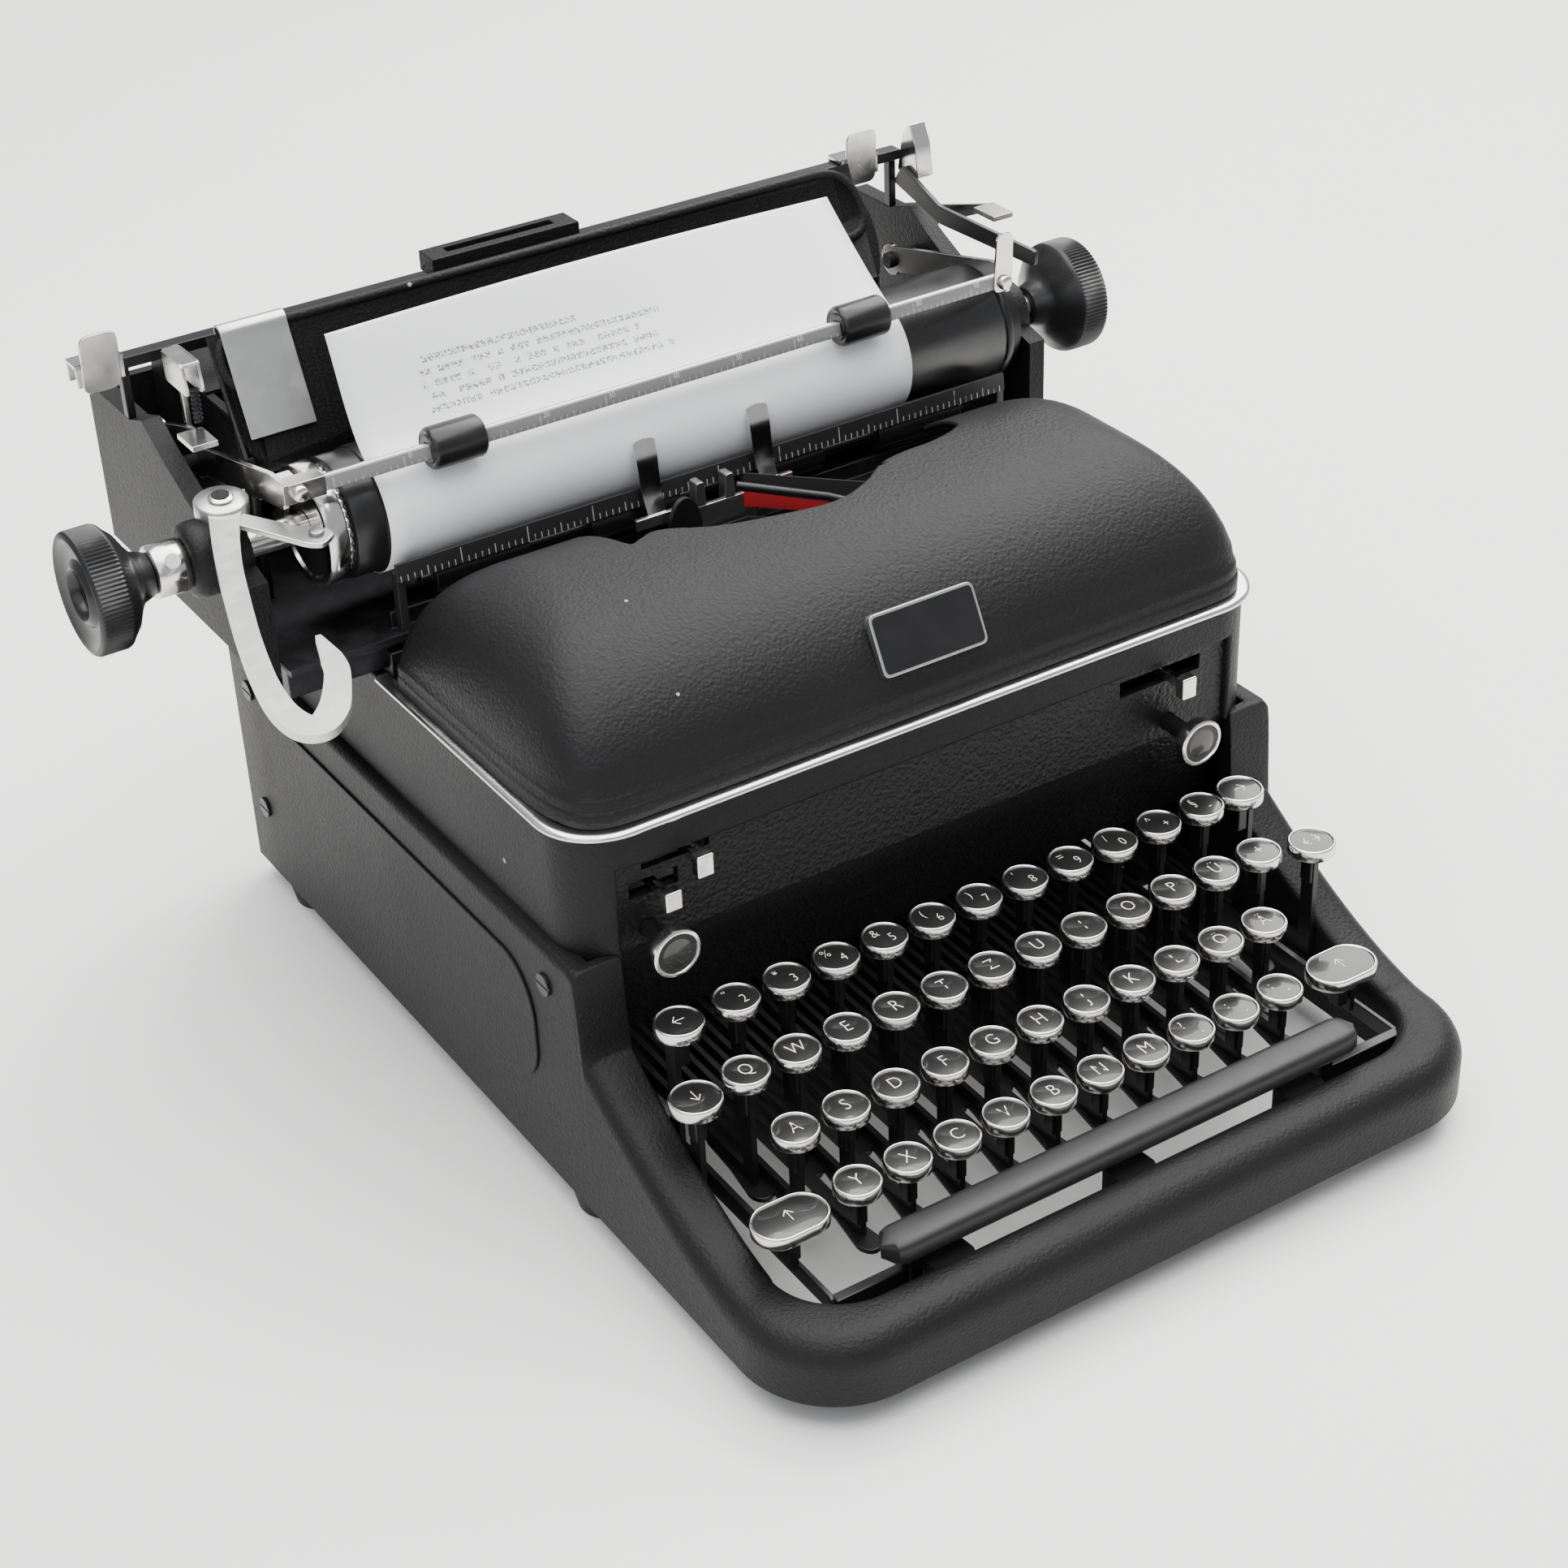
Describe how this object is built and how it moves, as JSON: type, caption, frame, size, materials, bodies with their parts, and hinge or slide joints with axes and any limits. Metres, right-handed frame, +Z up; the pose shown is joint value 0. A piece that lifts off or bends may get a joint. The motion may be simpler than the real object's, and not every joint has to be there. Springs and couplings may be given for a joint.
{
  "type": "manual desk typewriter",
  "caption": "Manual desk typewriter with a cast black body, hinged ribbon cover, sliding carriage, platen, paper bail and four banks of round keys.",
  "frame": {"origin": "table level, under the middle of the whole machine with its carriage as drawn", "axes": "+X to the typist's right, along the platen; +Y towards the back; +Z up"},
  "size_m": [0.403, 0.395, 0.262],
  "materials": {
    "body_paint": "black wrinkle enamel",
    "cover_paint": "black wrinkle enamel",
    "carriage_paint": "black wrinkle enamel",
    "frame_steel": "oiled steel",
    "rail_steel": "dark ground steel",
    "bright_nickel": "polished nickel",
    "satin_nickel": "satin nickel",
    "lever_enamel": "black enamel",
    "platen_rubber": "polished hard rubber",
    "feet_rubber": "matt rubber",
    "knob_plastic": "moulded, ribbed rim",
    "paper": "uncoated",
    "ribbon_fabric": "inked two-colour ribbon",
    "brass": "turned",
    "badge_metal": "blank plate with a bright border"
  },
  "bodies": {
    "body": {"body_shell": "body_paint", "front_panel": "body_paint", "side_plate_left": "body_paint", "side_plate_right": "body_paint", "trim_strip": "bright_nickel", "feet": "feet_rubber", "body_screws": "frame_steel", "chassis": "frame_steel", "carriage_rails": "rail_steel", "key_fulcrum_rod": "frame_steel", "type_guide": "satin_nickel", "ribbon": "ribbon_fabric"},
    "cover": {"ribbon_cover": "cover_paint", "name_badge": "badge_metal"},
    "basket": {"type_segment": "frame_steel", "typebars": "frame_steel"},
    "spool_left": {"ribbon_spool_left": "rail_steel"},
    "spool_right": {"ribbon_spool_right": "rail_steel"},
    "drum": {"mainspring_drum": "brass"},
    "escapement": {"escapement_wheel": "brass"},
    "carriage": {"carriage_beam": "rail_steel", "end_casting_left": "carriage_paint", "end_casting_right": "carriage_paint", "paper_table": "carriage_paint", "paper_scale": "rail_steel", "paper_sheet": "paper", "margin_rack": "frame_steel"},
    "guide": {"paper_guide": "satin_nickel"},
    "support": {"paper_support": "carriage_paint"},
    "stop_left": {"margin_stop_left": "bright_nickel"},
    "stop_right": {"margin_stop_right": "bright_nickel"},
    "release_left": {"carriage_release_left": "bright_nickel"},
    "release_right": {"carriage_release_right": "bright_nickel"},
    "spacer": {"line_space_lever": "bright_nickel"},
    "return_arm": {"return_lever": "satin_nickel"},
    "bail": {"bail_arms": "bright_nickel", "bail_bar": "satin_nickel"},
    "bail_wheel_left": {"bail_roller_left": "feet_rubber"},
    "bail_wheel_right": {"bail_roller_right": "feet_rubber"},
    "platen": {"platen_roller": "platen_rubber", "platen_shaft": "bright_nickel", "knob_left": "knob_plastic", "knob_right": "knob_plastic", "ratchet_wheel": "bright_nickel"},
    "feed": {"feed_rollers": "feet_rubber"},
    "number_row": {"number_row_keys": "lever_enamel"},
    "upper_row": {"upper_row_keys": "lever_enamel"},
    "home_row": {"home_row_keys": "lever_enamel"},
    "lower_row": {"lower_row_keys": "lever_enamel"},
    "shift": {"shift_keys": "lever_enamel"},
    "shift_lock": {"shift_lock_key": "lever_enamel"},
    "backspace": {"backspace_key": "lever_enamel"},
    "tabulator": {"tabulator_key": "lever_enamel"},
    "margin_release": {"margin_release_key": "lever_enamel"},
    "space": {"space_bar": "knob_plastic"},
    "tab_set": {"tab_set_key": "bright_nickel"},
    "tab_clear": {"tab_clear_key": "bright_nickel"},
    "selector": {"colour_selector": "bright_nickel"},
    "touch": {"touch_lever": "bright_nickel"},
    "stencil": {"stencil_lever": "bright_nickel"}
  },
  "joints": [
    {"name": "carriage_travel", "type": "slide", "parent": "body", "child": "carriage", "axis": [-1, 0, 0], "range_m": [-0.11, 0.11]},
    {"name": "return_swing", "type": "hinge", "parent": "carriage", "child": "return_arm", "pos_m": [-0.148, 0.0875, 0.214], "axis": [0, -0.0958, 0.9954], "range_deg": [0, 12], "stiffness_Nm_per_rad": 0.15, "springref_deg": -11.46},
    {"name": "platen_turn", "type": "hinge", "parent": "carriage", "child": "platen", "pos_m": [0.0265, 0.0855, 0.2005], "axis": [1, 0, 0], "continuous": true},
    {"name": "feed_turn", "type": "hinge", "parent": "carriage", "child": "feed", "pos_m": [0.0215, 0.06689, 0.17832], "axis": [1, 0, 0], "continuous": true},
    {"name": "bail_lift", "type": "hinge", "parent": "carriage", "child": "bail", "pos_m": [0.0265, 0.1385, 0.208], "axis": [-1, 0, 0], "range_deg": [0, 40]},
    {"name": "bail_wheel_left_turn", "type": "hinge", "parent": "bail", "child": "bail_wheel_left", "pos_m": [-0.0725, 0.0671, 0.2243], "axis": [1, 0, 0], "continuous": true},
    {"name": "bail_wheel_right_turn", "type": "hinge", "parent": "bail", "child": "bail_wheel_right", "pos_m": [0.0895, 0.0671, 0.2243], "axis": [1, 0, 0], "continuous": true},
    {"name": "guide_slide", "type": "slide", "parent": "carriage", "child": "guide", "axis": [1, 0, 0], "range_m": [0, 0.05]},
    {"name": "support_lift", "type": "slide", "parent": "carriage", "child": "support", "axis": [0, 0, 1], "range_m": [0, 0.03]},
    {"name": "stop_left_slide", "type": "slide", "parent": "carriage", "child": "stop_left", "axis": [1, 0, 0], "range_m": [0, 0.12]},
    {"name": "stop_right_slide", "type": "slide", "parent": "carriage", "child": "stop_right", "axis": [-1, 0, 0], "range_m": [0, 0.12]},
    {"name": "release_left_press", "type": "hinge", "parent": "carriage", "child": "release_left", "pos_m": [-0.1405, 0.1545, 0.214], "axis": [1, 0, 0], "range_deg": [0, 10], "stiffness_Nm_per_rad": 0.2, "springref_deg": -8.59},
    {"name": "release_right_press", "type": "hinge", "parent": "carriage", "child": "release_right", "pos_m": [0.1845, 0.1545, 0.214], "axis": [1, 0, 0], "range_deg": [0, 10], "stiffness_Nm_per_rad": 0.2, "springref_deg": -8.59},
    {"name": "spacer_set", "type": "hinge", "parent": "carriage", "child": "spacer", "pos_m": [-0.1235, 0.1005, 0.196], "axis": [-1, 0, 0], "range_deg": [0, 15]},
    {"name": "cover_open", "type": "hinge", "parent": "body", "child": "cover", "pos_m": [0.0265, -0.0692, 0.1528], "axis": [1, 0, 0], "range_deg": [0, 75]},
    {"name": "basket_drop", "type": "slide", "parent": "body", "child": "basket", "axis": [0, 0, -1], "range_m": [0, 0.0085]},
    {"name": "spool_left_turn", "type": "hinge", "parent": "body", "child": "spool_left", "pos_m": [-0.0575, -0.0115, 0.158], "axis": [0, 0, 1], "continuous": true},
    {"name": "spool_right_turn", "type": "hinge", "parent": "body", "child": "spool_right", "pos_m": [0.1105, -0.0115, 0.158], "axis": [0, 0, 1], "continuous": true},
    {"name": "drum_turn", "type": "hinge", "parent": "body", "child": "drum", "pos_m": [-0.0535, 0.1545, 0.118], "axis": [0, 1, 0], "range_deg": [-240, 240]},
    {"name": "escapement_turn", "type": "hinge", "parent": "body", "child": "escapement", "pos_m": [0.0365, 0.1545, 0.118], "axis": [0, 1, 0], "range_deg": [-640, 640]},
    {"name": "number_row_press", "type": "hinge", "parent": "body", "child": "number_row", "pos_m": [0.0265, 0.1025, 0.042], "axis": [1, 0, 0], "range_deg": [0, 3.57], "stiffness_Nm_per_rad": 14, "springref_deg": -10.31},
    {"name": "upper_row_press", "type": "hinge", "parent": "body", "child": "upper_row", "pos_m": [0.0265, 0.1025, 0.042], "axis": [1, 0, 0], "range_deg": [0, 2.8], "stiffness_Nm_per_rad": 14, "springref_deg": -10.31},
    {"name": "home_row_press", "type": "hinge", "parent": "body", "child": "home_row", "pos_m": [0.0265, 0.1025, 0.042], "axis": [1, 0, 0], "range_deg": [0, 3.2], "stiffness_Nm_per_rad": 14, "springref_deg": -10.31},
    {"name": "lower_row_press", "type": "hinge", "parent": "body", "child": "lower_row", "pos_m": [0.0265, 0.1025, 0.042], "axis": [1, 0, 0], "range_deg": [0, 2.94], "stiffness_Nm_per_rad": 14, "springref_deg": -10.31},
    {"name": "shift_press", "type": "hinge", "parent": "body", "child": "shift", "pos_m": [0.0265, 0.1025, 0.042], "axis": [1, 0, 0], "range_deg": [0, 1.81], "stiffness_Nm_per_rad": 5, "springref_deg": -10.31},
    {"name": "shift_lock_press", "type": "hinge", "parent": "body", "child": "shift_lock", "pos_m": [0.0265, 0.1025, 0.042], "axis": [1, 0, 0], "range_deg": [0, 2.17], "stiffness_Nm_per_rad": 3, "springref_deg": -10.31},
    {"name": "backspace_press", "type": "hinge", "parent": "body", "child": "backspace", "pos_m": [0.0265, 0.1025, 0.042], "axis": [1, 0, 0], "range_deg": [0, 3.56], "stiffness_Nm_per_rad": 3, "springref_deg": -10.31},
    {"name": "tabulator_press", "type": "hinge", "parent": "body", "child": "tabulator", "pos_m": [0.0265, 0.1025, 0.042], "axis": [1, 0, 0], "range_deg": [0, 3.56], "stiffness_Nm_per_rad": 3, "springref_deg": -10.31},
    {"name": "margin_release_press", "type": "hinge", "parent": "body", "child": "margin_release", "pos_m": [0.0265, 0.1025, 0.042], "axis": [1, 0, 0], "range_deg": [0, 2.35], "stiffness_Nm_per_rad": 3, "springref_deg": -10.31},
    {"name": "space_press", "type": "hinge", "parent": "body", "child": "space", "pos_m": [0.0265, 0.1025, 0.042], "axis": [1, 0, 0], "range_deg": [0, 0.67], "stiffness_Nm_per_rad": 8, "springref_deg": -10.31},
    {"name": "tab_set_push", "type": "slide", "parent": "body", "child": "tab_set", "axis": [0, 1, 0], "range_m": [0, 0.008], "stiffness_N_per_m": 60, "springref_m": -0.004},
    {"name": "tab_clear_push", "type": "slide", "parent": "body", "child": "tab_clear", "axis": [0, 1, 0], "range_m": [0, 0.008], "stiffness_N_per_m": 60, "springref_m": -0.004},
    {"name": "selector_slide", "type": "slide", "parent": "body", "child": "selector", "axis": [1, 0, 0], "range_m": [-0.016, 0.011]},
    {"name": "touch_slide", "type": "slide", "parent": "body", "child": "touch", "axis": [1, 0, 0], "range_m": [-0.012, 0.006]},
    {"name": "stencil_slide", "type": "slide", "parent": "body", "child": "stencil", "axis": [1, 0, 0], "range_m": [-0.006, 0.006]}
  ],
  "couplings": [
    {"joint": "drum_turn", "follows": "carriage_travel", "rad_per_m": 33.333},
    {"joint": "escapement_turn", "follows": "carriage_travel", "rad_per_m": -100},
    {"joint": "basket_drop", "follows": "shift_press", "m_per_rad": 0.2656},
    {"joint": "spool_right_turn", "follows": "spool_left_turn", "ratio": 1}
  ]
}
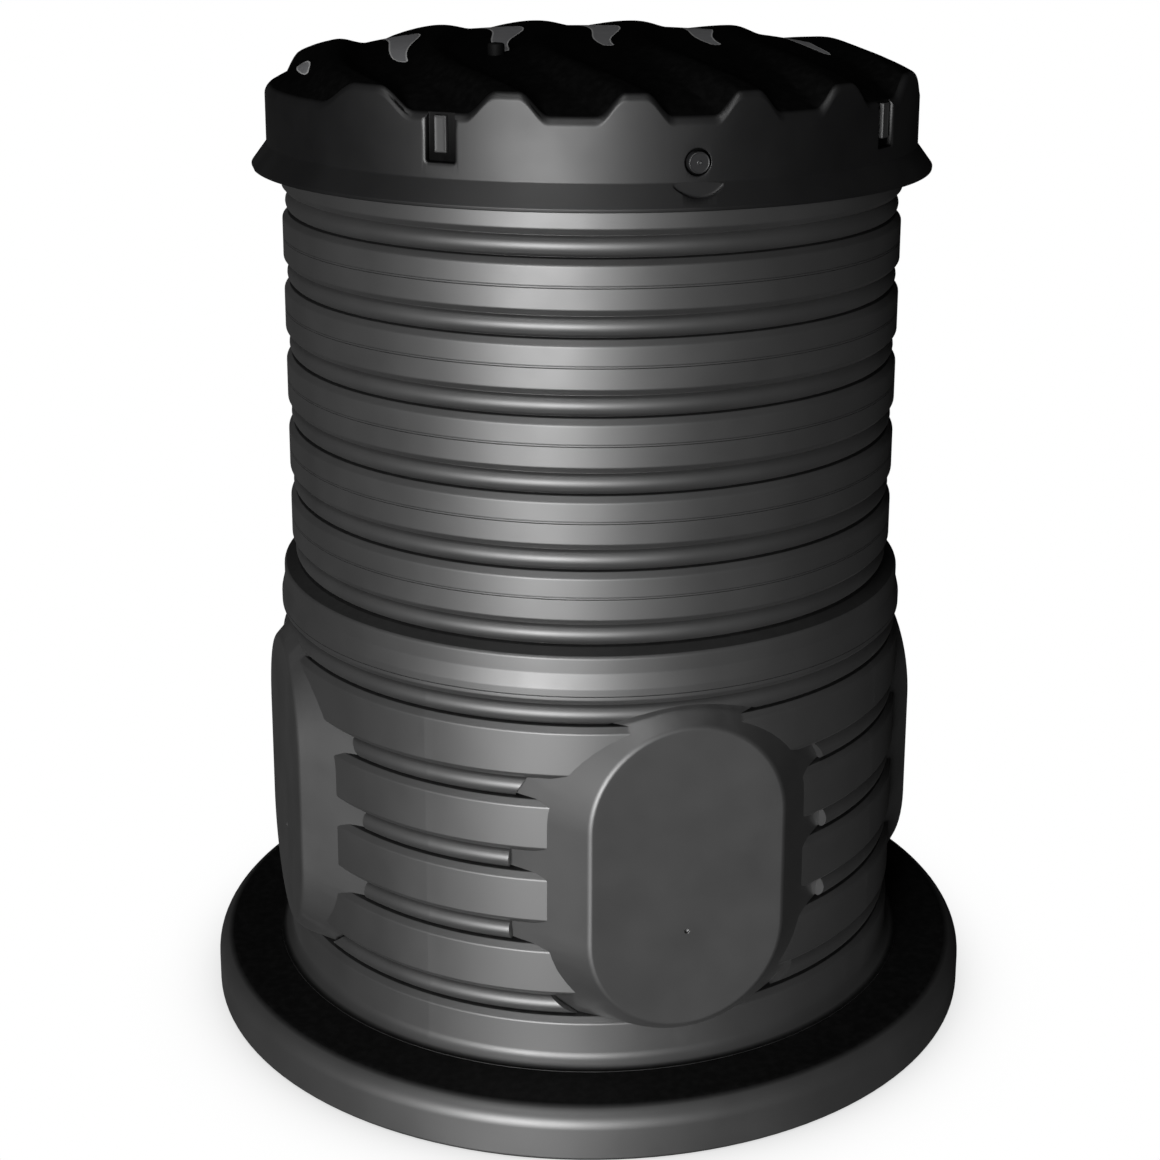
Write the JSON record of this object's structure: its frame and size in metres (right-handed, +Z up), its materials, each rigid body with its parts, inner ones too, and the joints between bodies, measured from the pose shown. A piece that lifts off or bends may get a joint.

DESCRIPTION OF THE TASK :: Copy out every line holding the string "caption".

RESULT OF THIS EXERCISE ::
Describe how this object is built and how it moves, as JSON: type, caption, frame, size, materials, bodies with their parts, and hinge or slide joints with axes and any limits. Metres, right-handed frame, +Z up; the pose shown is joint value 0. A piece that lifts off or bends may get a joint. The motion may be simpler than the real object's, and not every joint has to be there. Springs and couplings may be given for a joint.
  "caption": "Manual desk typewriter with a cast black body, hinged ribbon cover, sliding carriage, platen, paper bail and four banks of round keys.",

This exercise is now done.